Below is a block of data; give all of it again word for word.

┏━━

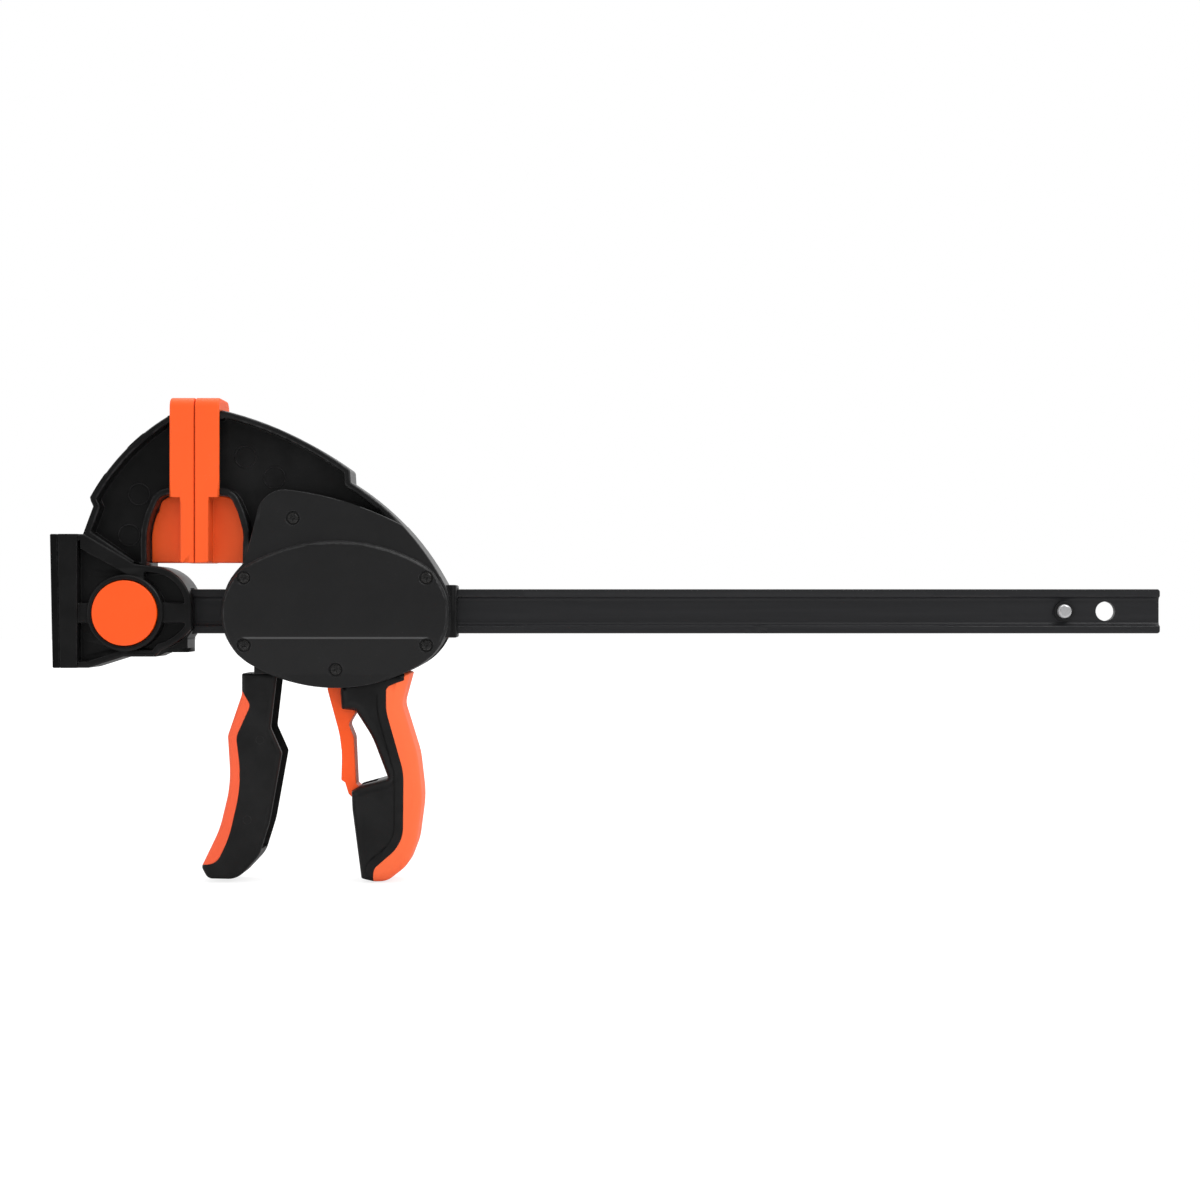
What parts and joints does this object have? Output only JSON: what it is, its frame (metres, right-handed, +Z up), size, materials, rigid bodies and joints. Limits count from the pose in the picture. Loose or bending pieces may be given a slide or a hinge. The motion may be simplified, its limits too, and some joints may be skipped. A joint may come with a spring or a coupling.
{
  "type": "quick release bar clamp",
  "caption": "One-handed quick release bar clamp: a trigger-driven jaw on a steel I-bar, a fixed jaw with a push button release, soft jaw pads and a cushioned pistol grip.",
  "frame": {"origin": "middle of the closed soft pads' meeting plane, midway up the pads and midway across them", "axes": "+X along the bar towards its free end, +Z up towards the jaws' tips, -Y the side with the push button and the screwed cover"},
  "size_m": [0.5499, 0.038, 0.2394],
  "materials": {
    "black_moulding": "glass-filled nylon, fine spark texture, satin",
    "black_jaw_moulding": "glass-filled nylon, fine spark texture, matt",
    "black_cover_moulding": "glass-filled nylon, fine spark texture, satin",
    "orange_pad_rubber": "soft thermoplastic rubber, matt",
    "orange_grip_rubber": "soft thermoplastic rubber, satin",
    "orange_moulding": "coloured acetal, satin",
    "black_pad_rubber": "soft thermoplastic rubber, matt",
    "black_oxide_steel": "black oxide, satin",
    "bright_steel": "ground",
    "spring_steel": "drawn wire",
    "black_screw_steel": "black oxide"
  },
  "bodies": {
    "housing": {"jaw_body": "black_moulding", "housing_cover": "black_cover_moulding", "cover_screws": "black_screw_steel", "moving_jaw_pad": "orange_pad_rubber", "grip_overmould": "orange_grip_rubber", "lever_pin": "bright_steel", "trigger_pin": "bright_steel", "drive_spring": "spring_steel", "brake_spring": "spring_steel"},
    "bar_and_fixed_jaw": {"bar": "black_oxide_steel", "stop_pin": "bright_steel", "fixed_jaw": "black_jaw_moulding", "fixed_jaw_pad": "orange_pad_rubber", "end_pad": "black_pad_rubber", "button_spring": "spring_steel"},
    "button": {"push_button": "orange_moulding", "lock_pin": "bright_steel", "lock_clip": "spring_steel"},
    "squeeze_lever": {"lever": "black_moulding", "lever_overmould": "orange_grip_rubber"},
    "plates": {"drive_plates": "bright_steel"},
    "trigger": {"release_trigger": "orange_moulding"},
    "brake": {"brake_plate": "bright_steel"}
  },
  "joints": [
    {"name": "bar_slide", "type": "slide", "parent": "housing", "child": "bar_and_fixed_jaw", "axis": [-1, 0, 0], "range_m": [0, 0.2966]},
    {"name": "button_press", "type": "slide", "parent": "bar_and_fixed_jaw", "child": "button", "axis": [0, 1, 0], "range_m": [0, 0.0048], "stiffness_N_per_m": 900, "springref_m": -0.002, "deforming": ["button_spring"]},
    {"name": "lever_pivot", "type": "hinge", "parent": "housing", "child": "squeeze_lever", "pos_m": [0.0364, 0, -0.0484], "axis": [0, -1, 0], "range_deg": [0, 15], "stiffness_Nm_per_rad": 1.2, "springref_deg": -6.88},
    {"name": "plates_slide", "type": "slide", "parent": "housing", "child": "plates", "axis": [1, 0, 0], "range_m": [0, 0.0044], "deforming": ["drive_spring"]},
    {"name": "trigger_pivot", "type": "hinge", "parent": "housing", "child": "trigger", "pos_m": [0.0825, 0, -0.1589], "axis": [0, 1, 0], "range_deg": [0, 6.8], "stiffness_Nm_per_rad": 1.5, "springref_deg": -2.86},
    {"name": "brake_pivot", "type": "hinge", "parent": "housing", "child": "brake", "pos_m": [0.0806, 0, -0.0419], "axis": [0, -1, 0], "range_deg": [0, 8], "deforming": ["brake_spring"]}
  ],
  "couplings": [
    {"joint": "plates_slide", "follows": "lever_pivot", "m_per_rad": 0.0165},
    {"joint": "brake_pivot", "follows": "trigger_pivot", "ratio": 1.167}
  ]
}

┗━━

--- Solution for this task ---
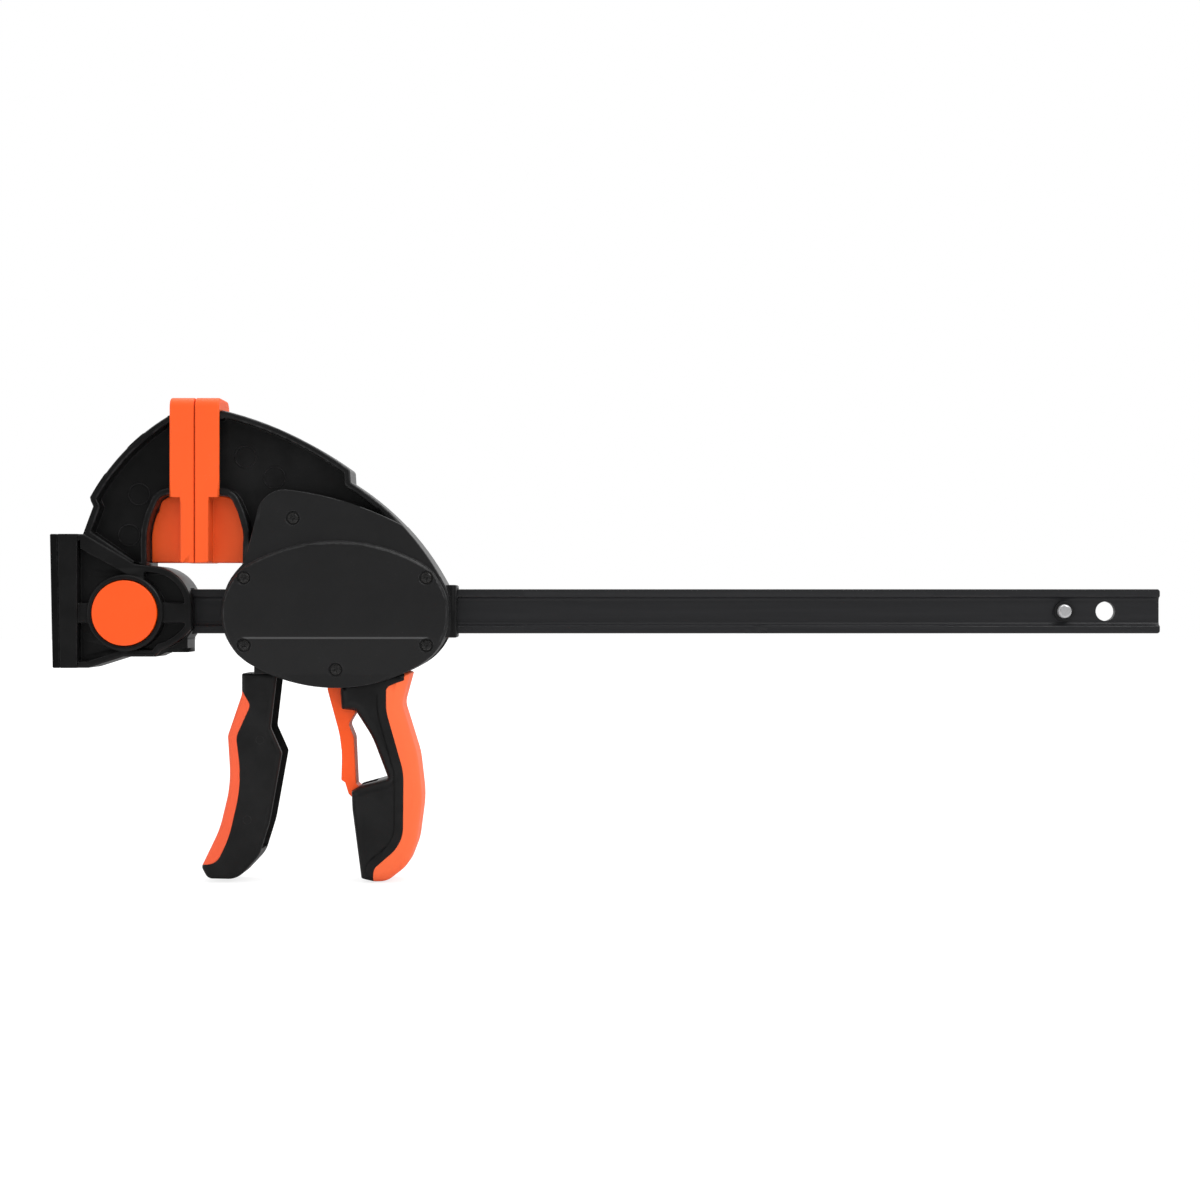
What parts and joints does this object have? Output only JSON: what it is, its frame (metres, right-handed, +Z up), size, materials, rigid bodies and joints. Limits count from the pose in the picture. Loose or bending pieces may be given a slide or a hinge. The motion may be simplified, its limits too, and some joints may be skipped. A joint may come with a spring or a coupling.
{
  "type": "quick release bar clamp",
  "caption": "One-handed quick release bar clamp: a trigger-driven jaw on a steel I-bar, a fixed jaw with a push button release, soft jaw pads and a cushioned pistol grip.",
  "frame": {"origin": "middle of the closed soft pads' meeting plane, midway up the pads and midway across them", "axes": "+X along the bar towards its free end, +Z up towards the jaws' tips, -Y the side with the push button and the screwed cover"},
  "size_m": [0.5499, 0.038, 0.2394],
  "materials": {
    "black_moulding": "glass-filled nylon, fine spark texture, satin",
    "black_jaw_moulding": "glass-filled nylon, fine spark texture, matt",
    "black_cover_moulding": "glass-filled nylon, fine spark texture, satin",
    "orange_pad_rubber": "soft thermoplastic rubber, matt",
    "orange_grip_rubber": "soft thermoplastic rubber, satin",
    "orange_moulding": "coloured acetal, satin",
    "black_pad_rubber": "soft thermoplastic rubber, matt",
    "black_oxide_steel": "black oxide, satin",
    "bright_steel": "ground",
    "spring_steel": "drawn wire",
    "black_screw_steel": "black oxide"
  },
  "bodies": {
    "housing": {"jaw_body": "black_moulding", "housing_cover": "black_cover_moulding", "cover_screws": "black_screw_steel", "moving_jaw_pad": "orange_pad_rubber", "grip_overmould": "orange_grip_rubber", "lever_pin": "bright_steel", "trigger_pin": "bright_steel", "drive_spring": "spring_steel", "brake_spring": "spring_steel"},
    "bar_and_fixed_jaw": {"bar": "black_oxide_steel", "stop_pin": "bright_steel", "fixed_jaw": "black_jaw_moulding", "fixed_jaw_pad": "orange_pad_rubber", "end_pad": "black_pad_rubber", "button_spring": "spring_steel"},
    "button": {"push_button": "orange_moulding", "lock_pin": "bright_steel", "lock_clip": "spring_steel"},
    "squeeze_lever": {"lever": "black_moulding", "lever_overmould": "orange_grip_rubber"},
    "plates": {"drive_plates": "bright_steel"},
    "trigger": {"release_trigger": "orange_moulding"},
    "brake": {"brake_plate": "bright_steel"}
  },
  "joints": [
    {"name": "bar_slide", "type": "slide", "parent": "housing", "child": "bar_and_fixed_jaw", "axis": [-1, 0, 0], "range_m": [0, 0.2966]},
    {"name": "button_press", "type": "slide", "parent": "bar_and_fixed_jaw", "child": "button", "axis": [0, 1, 0], "range_m": [0, 0.0048], "stiffness_N_per_m": 900, "springref_m": -0.002, "deforming": ["button_spring"]},
    {"name": "lever_pivot", "type": "hinge", "parent": "housing", "child": "squeeze_lever", "pos_m": [0.0364, 0, -0.0484], "axis": [0, -1, 0], "range_deg": [0, 15], "stiffness_Nm_per_rad": 1.2, "springref_deg": -6.88},
    {"name": "plates_slide", "type": "slide", "parent": "housing", "child": "plates", "axis": [1, 0, 0], "range_m": [0, 0.0044], "deforming": ["drive_spring"]},
    {"name": "trigger_pivot", "type": "hinge", "parent": "housing", "child": "trigger", "pos_m": [0.0825, 0, -0.1589], "axis": [0, 1, 0], "range_deg": [0, 6.8], "stiffness_Nm_per_rad": 1.5, "springref_deg": -2.86},
    {"name": "brake_pivot", "type": "hinge", "parent": "housing", "child": "brake", "pos_m": [0.0806, 0, -0.0419], "axis": [0, -1, 0], "range_deg": [0, 8], "deforming": ["brake_spring"]}
  ],
  "couplings": [
    {"joint": "plates_slide", "follows": "lever_pivot", "m_per_rad": 0.0165},
    {"joint": "brake_pivot", "follows": "trigger_pivot", "ratio": 1.167}
  ]
}